Multi-modal Multi-channel Speech Separation
Authors: Rongzhi Gu, Shi-Xiong Zhang, Lianwu Chen, Yong Xu, Meng Yu, Yuexian Zou, Dong Yu
Abstract:
Target speech separation refers to extracting a target speaker's voice from overlapped audios of simultaneous talkers.
Previously the use of visual clue for target speech separation has shown great potentials.
This paper extends it with a general multi-modal framework in the far-field scenario.
The framework leverages all the available information of target speaker, including his/her spatial location, voice characteristics and lip movements.
These target-related features are extracted and learned together with the separation task in an end-to-end neural architecture.
An important aspect of the multi-modal joint modeling is the form of fusion.

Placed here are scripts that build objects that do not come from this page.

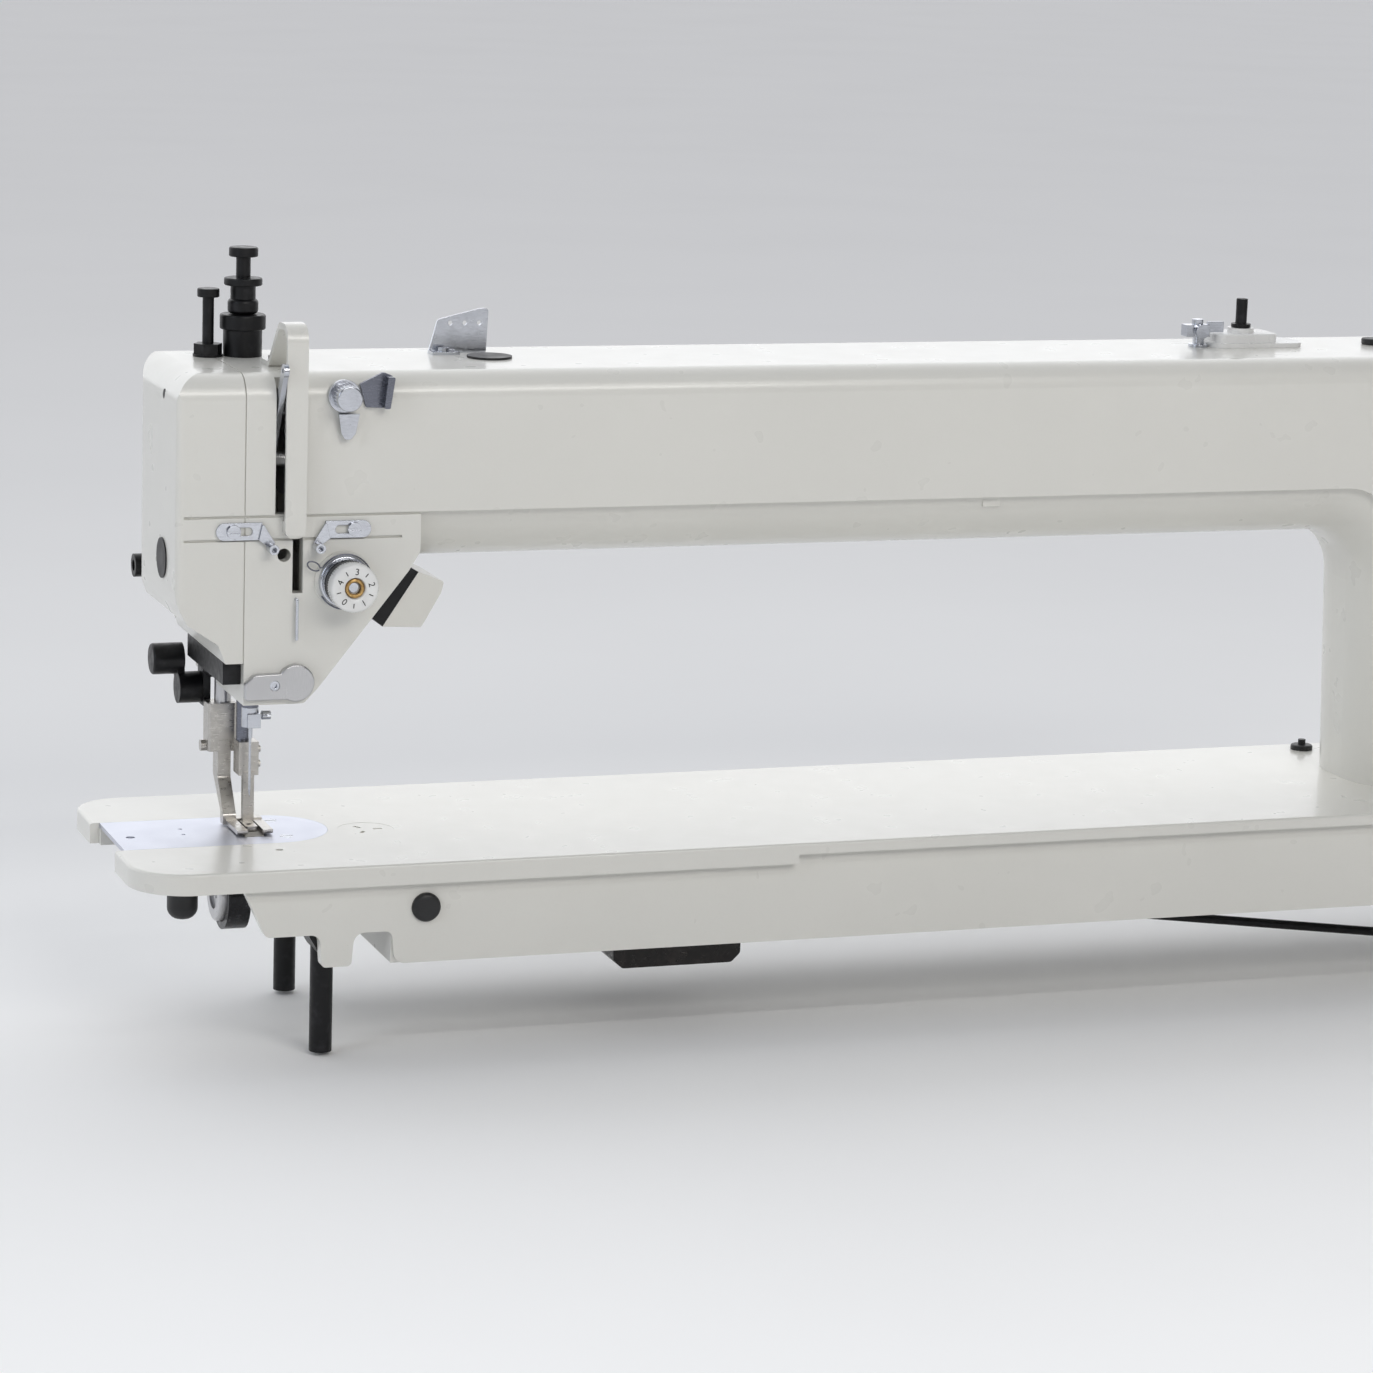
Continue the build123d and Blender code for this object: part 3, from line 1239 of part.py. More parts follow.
def reverse_pivot():
    """Pin across the pillar's hollow that carries the reverse lever."""
    y = core_front + 18
    pin = rod_x(dial_x - 12, dial_x + 12, y, reverse_z, lever_pin_r)
    for x in (dial_x - 12, dial_x + 7):
        pin += box(x, x + 5, core_front + cast_wall - 3, y + 5, reverse_z - 5, reverse_z + 5)
    return pin


# ---- under the bed -----------------------------------------------------------------------------
def support_legs():
    """Two plain steel rods that the tipped-back head stands on."""
    return Compound([rod_z(leg_bottom, -44, x, y, leg_r) for x, y in leg_places])


def leg_brackets():
    """Blocks under the bed that hold the two rods."""
    blocks = []
    for x, y in leg_places:
        side = -1 if y < 0 else 1
        wall_y = skirt_front + skirt_wall if side < 0 else skirt_back - skirt_wall
        y0 = min(wall_y, y - side * 11)
        y1 = max(wall_y, y - side * 11)
        outline = [(x - 11, -rim_thick), (x - 11, -40), (x - 5, -50), (x + 10, -50),
                   (x + 10, -rim_thick)]
        block = slab_xz(outline, 0, y0, y1)
        blocks.append(block - rod_z(-60, -44, x, y, leg_r))
    return Compound(blocks)


def oil_pan():
    """Dark pan hung under the bed's second cross wall."""
    x = cross_walls[1]
    outline = [(x - 36, -skirt_depth), (x - 36, -66), (x - 31, -71), (x + 31, -71),
               (x + 36, -66), (x + 36, -skirt_depth)]
    return slab_xz(outline, [0, 3, 3, 3, 3, 0], -62, 20)


def bed_bumper():
    """Black rubber bumper under the bed's left end."""
    bumper = rod_z(-33, -rim_thick, -47.0, -50.0, 8.0)
    return fillet(bumper.edges().sort_by(Axis.Z)[0], 6.0)


def knee_rod_place(x):
    """Height of the knee-lifter rod's axis at a distance along the bed."""
    return knee_left_z - knee_drop * (x - knee_left) / (knee_right - knee_left)


def slanted_rod(x0, x1, r):
    """A round bar along the knee-lifter rod's slanted axis."""
    z0 = knee_rod_place(x0)
    z1 = knee_rod_place(x1)
    run = x1 - x0
    length = (run * run + (z1 - z0) ** 2) ** 0.5
    tilt = degrees(atan2(z0 - z1, run))
    middle = Pos((x0 + x1) / 2, 0, (z0 + z1) / 2)
    return middle * Rot(0, 90 + tilt, 0) * Cylinder(r, length)


def knee_lift_rod():
    """Slanted rod that carries the knee lifter's pull to the head."""
    return slanted_rod(knee_left, knee_right, knee_rod_r)


def knee_rod_hangers():
    """Two eyes on the bed's cross walls that the knee-lifter rod slides in."""
    hangers = []
    for wall in cross_walls[2:]:
        x0 = wall + 3.5
        x1 = x0 + 6.0
        z = knee_rod_place((x0 + x1) / 2)
        hanger = box(x0, x1, -6, 6, z, -skirt_depth + 4) + rod_x(x0, x1, 0, z, 6.5)
        hangers.append(hanger - slanted_rod(x0 - 9, x1 + 9, knee_rod_r + slide_fit))
    return Compound(hangers)


# ---- groups of small fixed pieces ------------------------------------------------------------------
def bushes():
    """Bearing bushes of both shafts and of the needle bar."""
    return Compound([*main_shaft_bushes(), *hook_bushes(), *needle_bar_bushes()])


def black_plugs():
    """Dark plugs and bumpers: skirt, face cover, arm top and bed end."""
    return Compound([skirt_plug(), face_plug(), arm_oil_plug(), bed_bumper()])


def black_screws():
    """Dark screws of the guard, the covers and the pillar."""
    loose_ones = [guard_screw(), face_cover_screw(), lifter_stop_screw()]
    return Compound([*loose_ones, *rear_cover_screws(), *pillar_bolts()])


def bright_screws():
    """Bright screws of the needle plate, the thread guides and the link cover."""
    single = [link_cover_screw(), top_guide_screw()]
    return Compound([*single, *needle_plate_screws(), *thread_guide_screws()])


def thread_guides():
    """Bright fixed guides that lead the thread over the arm and down the head."""
    return Compound([left_thread_guide(), right_thread_guide(), wire_thread_hook(),
                     top_thread_guide()])


def oil_caps():
    """Oil filler cap on the bed and oil window on the arm."""
    return Compound([oil_cap(), sight_window()])


def fixed_pivots():
    """Studs and pins that levers swing on."""
    return Compound([take_up_stud(), reverse_pivot()])


def under_brackets():
    """Steel brackets under the bed and behind the head."""
    return Compound([*leg_brackets(), *knee_rod_hangers(), hook_finger_bracket(),
                     lifter_bracket()])


# ---- writing the parts -----------------------------------------------------------------------------
nodes = [
    bed_casting, bed_cap, black_plugs, oil_caps, needle_plate, slide_plate, arm_casting,
    face_cover, take_up_guard, rear_cover, black_screws, bright_screws, link_cover,
    lamp_bracket, lamp_housing, bushes, fixed_pivots, under_brackets, timing_belt,
    bobbin_case, bar_guide_block, thread_guides, tension_base,
    pretension_base, pretension_plate, regulator_sleeve, winder_base, winder_tension_post,
    support_legs, oil_pan,
    feed_dog, feed_rock_shaft, main_shaft, needle_crank, upper_pulley, handwheel, hook_shaft,
    lower_pulley, rotary_hook, needle_bar, needle_bar_link, needle_clamp, needle,
    take_up_lever, walking_bar, inner_foot, presser_bar, presser_spring, outer_foot_holder,
    outer_foot, hand_lifter, tension_dial, check_spring, pretension_knob, regulator_screw,
    stop_screw, winder_spindle, stitch_dial, reverse_lever, knee_lift_rod,
]

for node in nodes:
    export_step(node(), f"parts/{node.__name__}.step")
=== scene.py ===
import math

import bmesh
import bpy
from mathutils import Matrix, Vector


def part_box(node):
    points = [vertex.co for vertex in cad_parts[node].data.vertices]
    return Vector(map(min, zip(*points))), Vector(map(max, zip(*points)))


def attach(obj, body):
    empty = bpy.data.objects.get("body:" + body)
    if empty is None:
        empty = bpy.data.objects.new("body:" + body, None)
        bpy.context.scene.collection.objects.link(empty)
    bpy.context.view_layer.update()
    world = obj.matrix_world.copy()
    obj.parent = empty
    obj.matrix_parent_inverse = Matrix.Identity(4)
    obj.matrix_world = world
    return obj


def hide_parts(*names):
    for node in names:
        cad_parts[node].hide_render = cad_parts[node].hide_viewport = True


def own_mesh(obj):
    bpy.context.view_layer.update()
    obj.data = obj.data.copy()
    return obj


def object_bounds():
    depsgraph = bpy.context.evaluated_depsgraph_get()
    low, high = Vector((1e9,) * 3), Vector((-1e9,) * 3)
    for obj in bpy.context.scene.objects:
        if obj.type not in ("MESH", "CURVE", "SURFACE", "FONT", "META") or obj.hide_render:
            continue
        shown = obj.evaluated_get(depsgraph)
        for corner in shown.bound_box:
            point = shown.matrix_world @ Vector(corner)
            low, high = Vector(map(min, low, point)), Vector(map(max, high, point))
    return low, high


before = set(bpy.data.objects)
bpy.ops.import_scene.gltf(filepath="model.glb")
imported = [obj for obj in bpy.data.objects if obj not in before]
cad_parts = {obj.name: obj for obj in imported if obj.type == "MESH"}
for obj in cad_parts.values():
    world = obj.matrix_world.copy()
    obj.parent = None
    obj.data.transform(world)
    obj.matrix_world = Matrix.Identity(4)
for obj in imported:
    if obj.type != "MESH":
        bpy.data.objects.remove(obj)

# Looks of a long-arm sewing machine head for leather. Metres, in the model's own frame:
# +X along the arm to the pillar, +Y away from the operator, +Z up, needle at the origin.

cad_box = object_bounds()


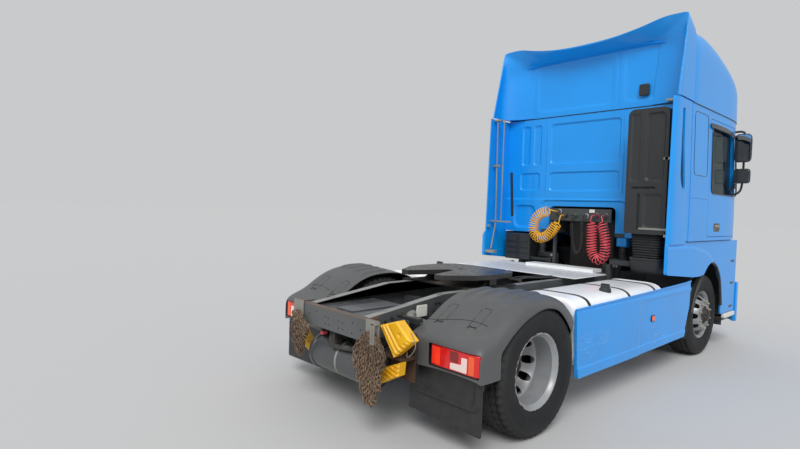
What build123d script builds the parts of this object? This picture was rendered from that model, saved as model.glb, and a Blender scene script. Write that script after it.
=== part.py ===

A factorized attention-based fusion method is proposed to aggregate different modalities.
To validate the robustness of proposed multi-modal system in practice, we evaluate it under different challenging conditions, such as one of the modalities is temporarily missing, invalid or noisy.
Experiments are carried out on a large-scale audio-visual dataset collected from YouTube and simulated into multichannels.
Evaluation results illustrate that our proposed multi-modal framework significantly outperforms single-modal speech separation approaches, even when the target's location or lip information is temporally missing or corrupted.